Dès les années 1880, puis au plus fort de la ruée vers l’or du Klondike, de 1896 à 1900, environ 3000 francophones participent à cette fièvre qui amène plus de 30 000 personnes dans la région de la rivière Klondike et dans la ville de Dawson, fondée par le Franco-Américain Joseph Ladue. Cette population de chercheurs d’or diminue cependant rapidement. En 1921, il ne reste plus que 4 157 personnes au Yukon. La population recommence à croître pendant la Seconde Guerre mondiale, lorsqu’une route est construite pour faire face à une possible invasion japonaise. Ce n’est qu’en 1991 que le nombre de Yukonnais atteindra le même niveau qu’en pleine ruée vers l’or.

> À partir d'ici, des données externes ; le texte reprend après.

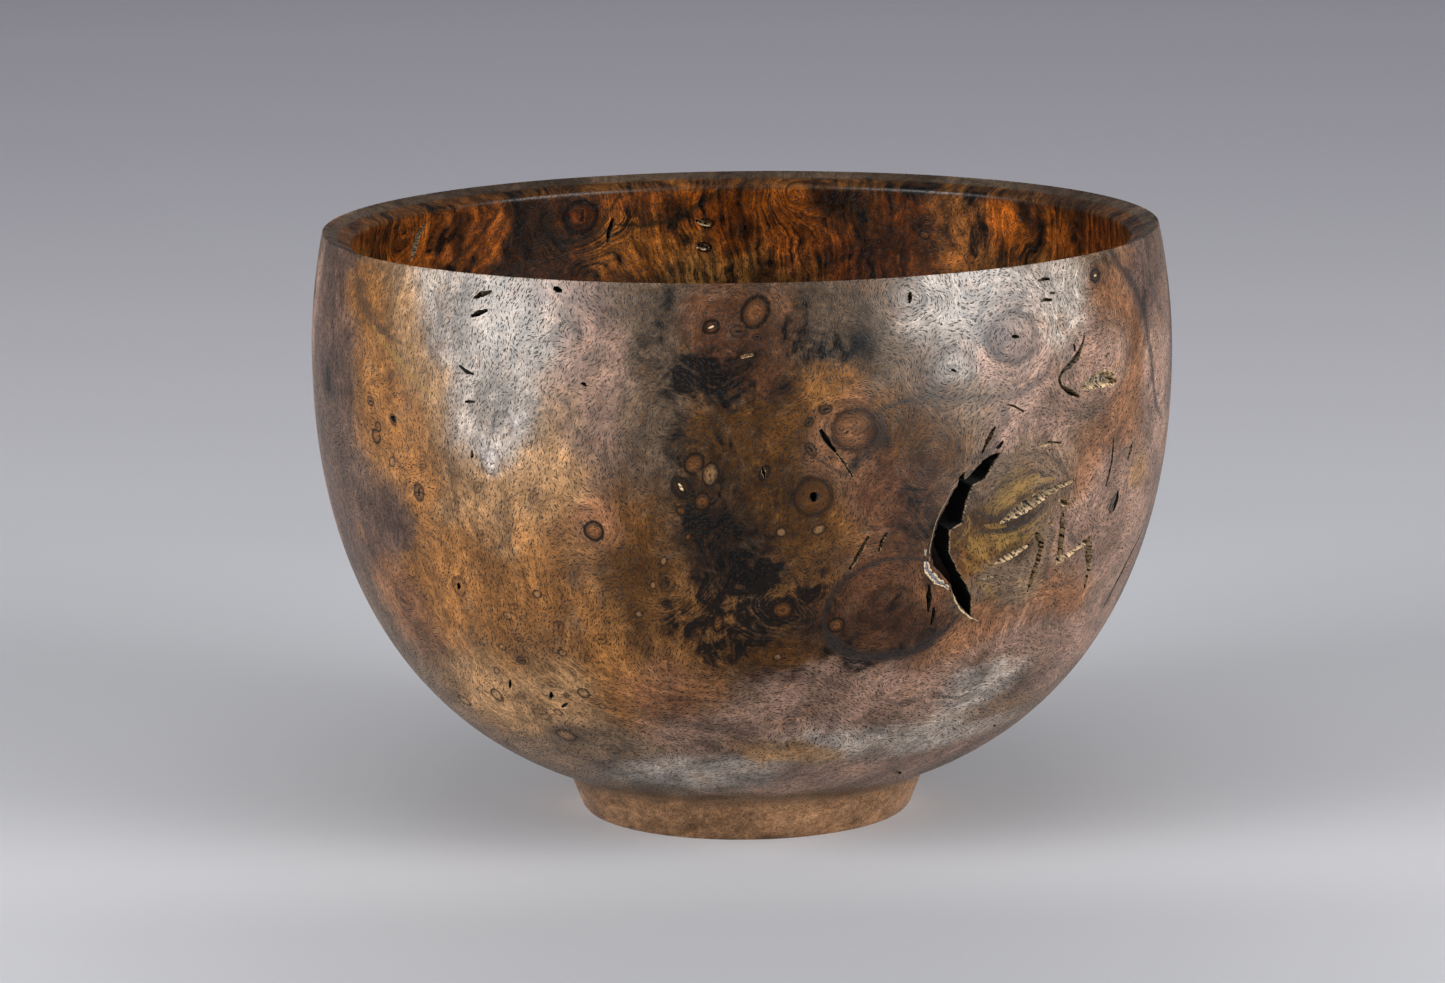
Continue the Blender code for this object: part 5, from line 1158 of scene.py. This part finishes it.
def ink_marks(tree, colours, place, colour, ink, grit, streak):
    """Black and slate ink: clouds with brown showing through in patches of 6 mm, then thin drawn lines."""
    char = add_node(tree, "TexNoise", {
        "Vector": place, "Scale": 0.17, "Detail": 6.0, "Roughness": 0.68, "Distortion": 0.8})
    drawn_out = add_node(tree, "Math", {0: streak, 1: 0.7, 2: char}, operation="MULTIPLY_ADD")
    gaps = add_node(tree, "MapRange", {
        "Value": drawn_out, "From Min": 0.64, "From Max": 1.0, "To Min": 0.15, "To Max": 1.6})
    frayed = add_node(tree, "Math", {0: ink, 1: gaps}, operation="MULTIPLY")
    cloud = add_node(tree, "MapRange", {"Value": frayed, "From Min": 0.0, "From Max": 0.95, "To Max": 0.98})
    drawn = add_node(tree, "Mix", {0: cloud, 6: colour, 7: paint(colours.ink)}, data_type="RGBA").outputs[2]
    stroke = add_node(tree, "Attribute", attribute_name="stroke_place")
    parts = add_node(tree, "SeparateXYZ", {0: stroke.outputs["Vector"]})
    ratio = add_node(tree, "Math", {0: parts.outputs[0], 1: parts.outputs[1]}, operation="DIVIDE")
    wobble = add_node(tree, "Math", {0: grit, 1: 3.0, 2: -1.5}, operation="MULTIPLY_ADD")
    offset = add_node(tree, "Math", {0: ratio, 1: wobble}, operation="ADD")
    distance = add_node(tree, "Math", {0: offset}, operation="ABSOLUTE")
    edge = add_node(tree, "MapRange", {
        "Value": distance, "From Min": 1.8, "From Max": 0.2}, interpolation_type="SMOOTHSTEP")
    strength = add_node(tree, "Math", {0: edge, 1: parts.outputs[2]}, operation="MULTIPLY")
    tints = ((1, 0, colours.slate), (1, -1, colours.cream), (1, -2, colours.pewter), (-1, 0, colours.gold))
    for sign, start, tint in tints:
        amount = add_node(tree, "Math", {0: strength, 1: sign, 2: start},
                          operation="MULTIPLY_ADD", use_clamp=True)
        drawn = add_node(tree, "Mix", {0: amount, 6: drawn, 7: paint(tint)}, data_type="RGBA").outputs[2]
    return drawn, cloud


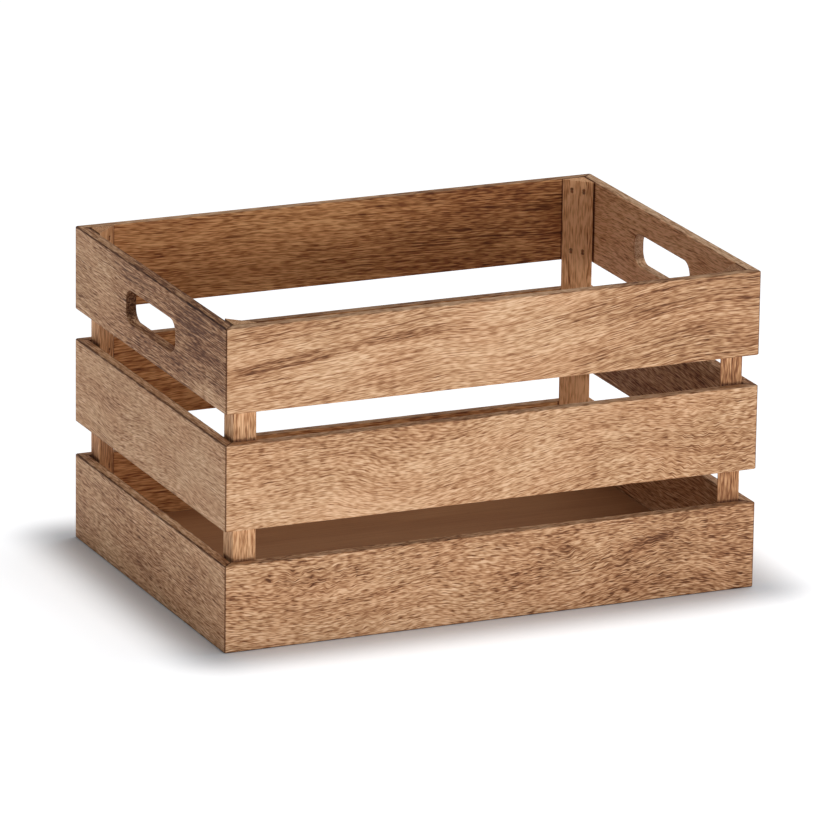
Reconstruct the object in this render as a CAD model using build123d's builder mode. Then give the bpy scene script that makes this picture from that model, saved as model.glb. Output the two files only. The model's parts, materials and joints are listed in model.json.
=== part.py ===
from build123d import *
import os

# Slatted wooden apple crate, nailed up from thin hardwood boards on four corner posts.
# +X runs along the long side, -Y is the front and +Z is up. The origin lies on the table,
# under the middle of the crate. Sizes are in millimetres.

# Outside of the crate
crate_length = 350.0
crate_width = 245.0
corner_radius = 1.2

# Side boards: one thickness, three tiers, their long edges eased by sanding
board = 7.0
arris = 0.8
bottom_slat = 54.5
lower_gap = 21.0
middle_slat = 53.5
upper_gap = 19.0
top_slat = 53.0

# Hand-hold slots in the two top end slats, a little right of the middle seen from outside
slot_length = 79.5
slot_height = 20.5
slot_corner = 8.2
slot_above_foot = 15.4
slot_offset = 2.5
slot_ease = 0.6

# Corner posts: right-angled triangles that stand off the end slats by a thin gap
post_leg = 15.5
post_gap = 0.8
post_arris = 0.4

# Base panel, dropped in from below against the posts' feet
base_recess = 6.0
base_thickness = 5.5
base_clearance = 0.5

# Brads: flat wire with a T head and a point, set below the surface
brad_length = 12.0
brad_width = 1.2
brad_thickness = 1.05
brad_point = 1.2
head_width = 1.9
head_thickness = 0.6
brad_set = 1.0
brad_spread = 4.0
brad_from_edge = 6.7
brad_stagger = 0.8
base_brad_near = 4.0
base_brad_far = 6.5

# Worked out from the sizes above
crate_height = bottom_slat + lower_gap + middle_slat + upper_gap + top_slat
inside_length = crate_length - 2 * board
inside_width = crate_width - 2 * board
post_foot = base_recess + base_thickness
middle_foot = bottom_slat + lower_gap
tiers = {
    "bottom": (0.0, bottom_slat),
    "middle": (middle_foot, middle_slat),
    "top": (crate_height - top_slat, top_slat),
}
sides = {
    "front": Vector(0, -1, 0),
    "back": Vector(0, 1, 0),
    "left": Vector(-1, 0, 0),
    "right": Vector(1, 0, 0),
}
corners = {
    "front_left": (-1, -1),
    "front_right": (1, -1),
    "back_left": (-1, 1),
    "back_right": (1, 1),
}
LONG_SLAT = -1
END_SLAT = 1

os.makedirs("parts", exist_ok=True)


def save(piece, node):
    """Label the finished piece and write it out under its node's name."""
    piece.label = node
    export_step(piece, f"parts/{node}.step")


def brad_shape(head_top):
    """One brad along -Z from the surface z = 0, its head reaching up to head_top."""
    half_head = head_width / 2
    half_wire = brad_width / 2
    head_foot = -brad_set - head_thickness
    tip = -brad_set - brad_length
    shoulder = tip + brad_point
    with BuildPart() as brad:
        with BuildSketch(Plane.XZ):
            with BuildLine():
                Polyline(
                    (-half_head, head_top),
                    (half_head, head_top),
                    (half_head, head_foot),
                    (half_wire, head_foot),
                    (half_wire, shoulder),
                    (0, tip),
                    (-half_wire, shoulder),
                    (-half_wire, head_foot),
                    (-half_head, head_foot),
                    close=True,
                )
            make_face()
        extrude(amount=brad_thickness / 2, both=True)
    return brad.part


def post_point(corner, along_length, along_width):
    """A point measured inwards from the right angle of a corner post, seen from above."""
    side_x, side_y = corners[corner]
    x = side_x * (inside_length / 2 - post_gap - along_length)
    y = side_y * (inside_width / 2 - along_width)
    return x, y


def brad_places(corner, tier, into):
    """Planes on a post's diagonal face where brads go into one slat of one tier."""
    side_x, side_y = corners[corner]
    foot, height = tiers[tier]
    face_x, face_y = post_point(corner, post_leg / 2, post_leg / 2)
    across = Vector(side_x, -side_y, 0).normalized()
    inwards = Vector(-side_x, -side_y, 0).normalized()
    low = max(foot, post_foot) + brad_from_edge
    high = foot + height - brad_from_edge
    places = []
    for level in (low, high):
        middle = Vector(face_x, face_y, level - into * brad_stagger)
        places.append(Plane(middle + across * into * brad_spread, x_dir=across, z_dir=inwards))
    return places


def base_brad_places(corner):
    """Planes under the base panel where its brads go up into one post's foot."""
    places = []
    for along_length, along_width in (
        (base_brad_near, base_brad_far),
        (base_brad_far, base_brad_near),
    ):
        x, y = post_point(corner, along_length, along_width)
        places.append(Plane((x, y, base_recess), x_dir=(1, 0, 0), z_dir=(0, 0, -1)))
    return places


brad = brad_shape(head_top=-brad_set)
brad_hole = brad_shape(head_top=0.0)


def make_slat(side, tier):
    """A side board, cut by its mitres from the ring of one tier, with holes for its brads."""
    foot, height = tiers[tier]
    outward = sides[side]
    along = outward.rotate(Axis.Z, 90)
    long_side = side in ("front", "back")
    to_face = crate_width / 2 if long_side else crate_length / 2
    to_end = crate_length / 2 if long_side else crate_width / 2
    into = LONG_SLAT if long_side else END_SLAT
    with BuildPart() as slat:
        with BuildSketch(Plane.XY.offset(foot)):
            RectangleRounded(crate_length, crate_width, corner_radius)
            Rectangle(inside_length, inside_width, mode=Mode.SUBTRACT)
        extrude(amount=height)
        levels = slat.edges().group_by(Axis.Z)
        fillet(levels[0] + levels[-1], arris)
        for end in (-1, 1):
            mitre_corner = outward * to_face + along * end * to_end
            split(bisect_by=Plane(mitre_corner, z_dir=outward - along * end), keep=Keep.TOP)
        if tier == "top" and not long_side:
            slot_level = foot + slot_above_foot + slot_height / 2
            slot_centre = outward * to_face + along * slot_offset + Vector(0, 0, slot_level)
            with BuildSketch(Plane(slot_centre, x_dir=along, z_dir=outward)):
                RectangleRounded(slot_length, slot_height, slot_corner)
            extrude(amount=-board, mode=Mode.SUBTRACT)
            fillet(slat.edges(Select.LAST).filter_by(Axis.X, reverse=True), slot_ease)
        for corner in corners:
            if side in corner:
                with Locations(*brad_places(corner, tier, into)):
                    add(brad, mode=Mode.SUBTRACT)
    save(slat.part, f"{side}_slat_{tier}")


def make_post(corner):
    """A triangular corner post on the base panel, with the sunk holes of its brads."""
    with BuildPart() as post:
        with BuildSketch(Plane.XY.offset(post_foot)):
            with BuildLine():
                Polyline(
                    post_point(corner, 0, 0),
                    post_point(corner, post_leg, 0),
                    post_point(corner, 0, post_leg),
                    close=True,
                )
            make_face()
        extrude(amount=crate_height - post_foot)
        fillet(post.edges().filter_by(Axis.Z), post_arris)
        holes = base_brad_places(corner)
        for tier in tiers:
            holes += brad_places(corner, tier, LONG_SLAT) + brad_places(corner, tier, END_SLAT)
        with Locations(*holes):
            add(brad_hole, mode=Mode.SUBTRACT)
    save(post.part, f"corner_post_{corner}")


def make_base_panel():
    """The base panel: one flat sheet with a little room all round, nailed up into the posts."""
    with BuildPart() as panel:
        with BuildSketch(Plane.XY.offset(base_recess)):
            Rectangle(inside_length - 2 * base_clearance, inside_width - 2 * base_clearance)
        extrude(amount=base_thickness)
        for corner in corners:
            with Locations(*base_brad_places(corner)):
                add(brad_hole, mode=Mode.SUBTRACT)
    save(panel.part, "base_panel")


def make_post_brads(corner):
    """All the brads driven through one post into the two slats of each tier."""
    with BuildPart() as post_brads:
        for tier in tiers:
            places = brad_places(corner, tier, LONG_SLAT) + brad_places(corner, tier, END_SLAT)
            with Locations(*places):
                add(brad)
    save(post_brads.part, f"post_brads_{corner}")


def make_base_brads():
    """The brads driven up through the base panel into the posts' feet."""
    with BuildPart() as base_brads:
        for corner in corners:
            with Locations(*base_brad_places(corner)):
                add(brad)
    save(base_brads.part, "base_brads")


for side in sides:
    for tier in tiers:
        make_slat(side, tier)

for corner in corners:
    make_post(corner)
    make_post_brads(corner)

make_base_panel()
make_base_brads()
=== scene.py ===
import json
import math

import bpy
from mathutils import Matrix, Vector


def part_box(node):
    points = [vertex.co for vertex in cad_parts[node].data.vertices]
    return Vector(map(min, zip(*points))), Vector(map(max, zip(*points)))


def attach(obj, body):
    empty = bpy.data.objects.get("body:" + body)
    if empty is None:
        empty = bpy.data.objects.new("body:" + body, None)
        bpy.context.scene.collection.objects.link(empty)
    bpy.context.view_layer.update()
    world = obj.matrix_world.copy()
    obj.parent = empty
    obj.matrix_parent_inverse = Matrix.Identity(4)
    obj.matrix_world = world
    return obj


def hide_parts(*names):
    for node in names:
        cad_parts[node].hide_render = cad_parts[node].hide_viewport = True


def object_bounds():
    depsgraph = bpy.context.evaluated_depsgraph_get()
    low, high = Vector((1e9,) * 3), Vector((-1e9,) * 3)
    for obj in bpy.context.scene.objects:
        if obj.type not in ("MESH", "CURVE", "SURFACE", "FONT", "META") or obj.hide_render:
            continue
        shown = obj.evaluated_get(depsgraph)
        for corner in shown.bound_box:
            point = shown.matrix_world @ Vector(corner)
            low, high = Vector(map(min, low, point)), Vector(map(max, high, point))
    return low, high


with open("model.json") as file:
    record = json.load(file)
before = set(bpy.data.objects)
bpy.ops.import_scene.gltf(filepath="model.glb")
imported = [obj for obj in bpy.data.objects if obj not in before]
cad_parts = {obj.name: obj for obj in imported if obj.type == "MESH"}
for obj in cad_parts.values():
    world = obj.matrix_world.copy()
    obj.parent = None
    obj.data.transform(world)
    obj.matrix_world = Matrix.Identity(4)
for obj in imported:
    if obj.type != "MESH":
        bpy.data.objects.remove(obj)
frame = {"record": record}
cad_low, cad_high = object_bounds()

# The studio: a white table that runs out of sight, one large soft lamp in front and to the
# right, a weaker one overhead, and an even white room around them. A long lens stands well
# back, a little to the left of the crate's front.
MM = 0.001
scene = bpy.context.scene
scene.view_settings.view_transform = "Standard"


def point_camera(azimuth, elevation, roll, distance, aim, lens):
    """A camera on a sphere round aim; azimuth 0 looks along +Y at the front of the crate."""
    back = Vector((
        math.sin(azimuth) * math.cos(elevation),
        -math.cos(azimuth) * math.cos(elevation),
        math.sin(elevation),
    ))
    level = Vector((math.cos(azimuth), math.sin(azimuth), 0.0))
    upright = back.cross(level)
    right = level * math.cos(roll) + upright * math.sin(roll)
    up = upright * math.cos(roll) - level * math.sin(roll)
    camera = bpy.data.objects.new("studio_camera", bpy.data.cameras.new("studio_camera"))
    camera.data.lens = lens
    camera.data.sensor_width = 36.0
    camera.data.clip_end = 50.0
    turn = Matrix((right, up, back)).transposed()
    camera.matrix_world = Matrix.Translation(aim + back * distance) @ turn.to_4x4()
    scene.collection.objects.link(camera)
    scene.camera = camera


crate_middle = (cad_low + cad_high) / 2
point_camera(
    azimuth=math.radians(-23.936),
    elevation=math.radians(16.841),
    roll=math.radians(0.774),
    distance=4.600,
    aim=crate_middle + Vector((0.0117, 0.0235, -0.0138)),
    lens=322.9,
)


def soft_lamp(name, place, size, power):
    """A softbox of (width, height) at place, turned to face the crate."""
    lamp = bpy.data.objects.new(name, bpy.data.lights.new(name, "AREA"))
    lamp.data.shape = "RECTANGLE"
    lamp.data.size, lamp.data.size_y = size
    lamp.data.energy = power
    lamp.location = place
    lamp.rotation_euler = (crate_middle - Vector(place)).to_track_quat("-Z", "Y").to_euler()
    scene.collection.objects.link(lamp)


soft_lamp("front_softbox", place=(0.9, -3.3, 0.42), size=(1.8, 0.75), power=44.0)
soft_lamp("overhead_softbox", place=(0.8, 0.2, 3.0), size=(1.4, 1.4), power=22.0)

room = bpy.data.worlds.new("white_room")
room.use_nodes = True
room_light = room.node_tree.nodes["Background"]
room_light.inputs["Color"].default_value = (1.0, 1.0, 1.0, 1.0)
room_light.inputs["Strength"].default_value = 0.32
scene.world = room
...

Aujourd’hui, 76 % de la population du Yukon est d’origine européenne, en majorité anglophone. Les quelque 7500 Autochtones vivent eux aussi surtout à Whitehorse et dans les environs. Il reste peu de traces des pionniers francophones. L’école Émilie-Tremblay, à Whitehorse, porte ce nom en l’honneur d’une des premières femmes « blanches » à traverser la piste Chilkoot pour atteindre les sites aurifères et à s’établir au Yukon en 1894. Madame Tremblay a longtemps tenu une mercerie pour dames à Dawson, où son commerce fait partie des bâtiments préservés du lieu historique national de Dawson, géré par Parcs Canada, qui fait lui-même partie du parc historique international de la ruée vers l’or du Klondike.